The first thing of interest is the columns Host and User. Together, they specify an individual user (you’ll notice that they’re the primary key). Notice I emphasize the “together.” This is similar to users on different linux machines: darth@deathstar isn’t necessary the same guy as darth@thedarkside. If that fails to make sense, just think of them as first and last names: George Bush is a very different person than George Washington.

The other columns specify the different privileges that the user can have. Let’s use the select privilege as an example (the Select_priv column). The user table is the master table. Suppose you receive a Y for the select privilege. That means you can perform SELECT queries on every database on the server. However, suppose you get a N. That doesn’t mean you have no select privileges, just that you can’t do it anywhere you want. At that point, MySQL will inspect a succession of other tables to figure out where you have permission to do selects.

As an illustration, let’s take a look at the list of users and their select and insert privileges.

mysql> SELECT Host, User, Select_priv, Insert_priv FROM user;
| Host      | User             | Select_priv | Insert_priv |
| localhost | root             | Y           | Y           |
| rose      | root             | Y           | Y           |
| | root             | Y           | Y           |
| localhost | debian-sys-maint | Y           | Y           |
| localhost | wordpress        | N           | N           |
| localhost | phpmyadmin       | N           | N           |

You should see several root users at hostnames that represent your computer (localhost, your machine name, your IP address). They should have Y under both Select_priv and Insert_priv. If you created a user for your test database above and you haven’t deleted it, you should also see it on the list. It should have an N in both privilege columns — that makes sense because it only has access to your test database.

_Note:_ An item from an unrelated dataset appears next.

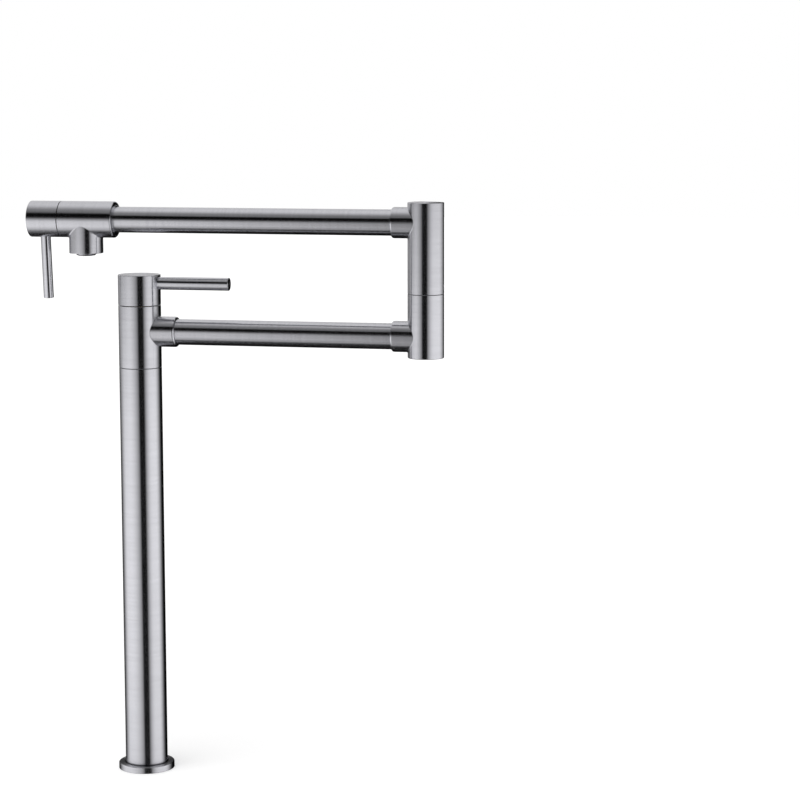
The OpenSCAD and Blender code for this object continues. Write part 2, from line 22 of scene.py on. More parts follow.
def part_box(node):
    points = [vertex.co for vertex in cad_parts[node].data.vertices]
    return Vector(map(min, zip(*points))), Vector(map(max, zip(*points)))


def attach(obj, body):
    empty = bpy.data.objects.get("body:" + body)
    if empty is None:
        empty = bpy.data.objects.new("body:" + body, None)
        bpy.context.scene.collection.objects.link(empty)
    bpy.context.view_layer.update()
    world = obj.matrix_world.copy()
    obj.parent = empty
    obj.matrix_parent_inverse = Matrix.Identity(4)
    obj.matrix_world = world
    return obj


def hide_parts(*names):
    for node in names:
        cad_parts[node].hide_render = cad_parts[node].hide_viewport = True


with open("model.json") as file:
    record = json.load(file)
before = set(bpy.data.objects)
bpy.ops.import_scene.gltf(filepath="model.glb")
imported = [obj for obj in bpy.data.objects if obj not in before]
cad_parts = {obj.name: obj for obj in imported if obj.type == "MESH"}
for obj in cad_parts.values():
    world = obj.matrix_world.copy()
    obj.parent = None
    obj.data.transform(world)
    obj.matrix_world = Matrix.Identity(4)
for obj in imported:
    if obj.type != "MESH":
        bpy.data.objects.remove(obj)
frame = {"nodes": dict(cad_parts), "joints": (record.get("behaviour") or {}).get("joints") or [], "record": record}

Array = NDArray[np.float64]
Triple = tuple[float, float, float]
Corner = Triple
Circle = tuple[float, Array]
Socket = bpy.types.NodeSocket
Feed = float | Triple | Socket
Inputs = dict[str | int, Feed]

LOG = logging.getLogger("pot_filler")
MM = 0.001
QUARTER = math.pi / 2
TO_RIGHT = (1.0, 0.0, 0.0)
UPWARDS = (0.0, 0.0, 1.0)
UV_NAME = "lay"
WEAR_AND_SHADE_NAME = "wear"
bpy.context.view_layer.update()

# Fineness of the surfaces: columns over half a turn, height of a wall's rows, and counts of rows

HALF = 48
TURN = np.linspace(-QUARTER, 1.5 * math.pi, 2 * HALF + 1)
ROW_HEIGHT = 2.5
WALL_ROWS = 11
BLEND_ROWS = 7
SIDE_ROWS = 4
THREAD_ROWS = 10

# Roundings of edges: none, a slight and a fine one, an outer edge's and a lead-in's

SHARP = 0.0
SLIGHT = 0.05
FINE = 0.1
EDGE = 0.2
LEAD = 0.3


def lowest(node: str, axis: str) -> float:
    """Lowest x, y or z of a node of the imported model, in millimetres."""
    return round(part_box(node)[0]["xyz".index(axis)] / MM, 2)


def highest(node: str, axis: str) -> float:
    """Highest x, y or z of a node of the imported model, in millimetres."""
    return round(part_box(node)[1]["xyz".index(axis)] / MM, 2)


def joint_at(joint: str) -> Array:
    """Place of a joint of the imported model, in millimetres."""
    spots = {j["name"]: j.get("pos_m", (0, 0, 0)) for j in frame["joints"]}
    return np.round(np.array(spots[joint], float) / MM, 2)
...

Okay, that’s all I’m going to say about users and permissions. For more details, take a look at this article (where I learned all this to begin with).


Now that you’ve got a taste of MySQL, you’re probably itching to learn more. I’ve sprinkled links to helpful resources throughout the post, but for convenience, I’ll present them again here, along with some others.

First, learning the SQL language is undoubtedly helpful. Even though every implementation of SQL is slightly different, the majority of it will be the same. I went through the w3schools tutorial, but there are plenty of others as well.

There are also many tutorials on MySQL in particular. I’ve not really used any — most of what I know, I’ve learned by searching for specific tasks — but sometimes, it’s nice to sit down and fill in all the gaps.

Last but certainly not least, there’s the MySQL documentation. It’s definitely not for the faint of heart! But it’s also the most thorough and definitive source of information you’ll get.

Finally, here are articles on specific topics that I found to be very helpful. I highly recommend starting with this list of common commands; it’s a great place to get an overview before researching specific syntaxes.

Cheers! I hope this has been helpful!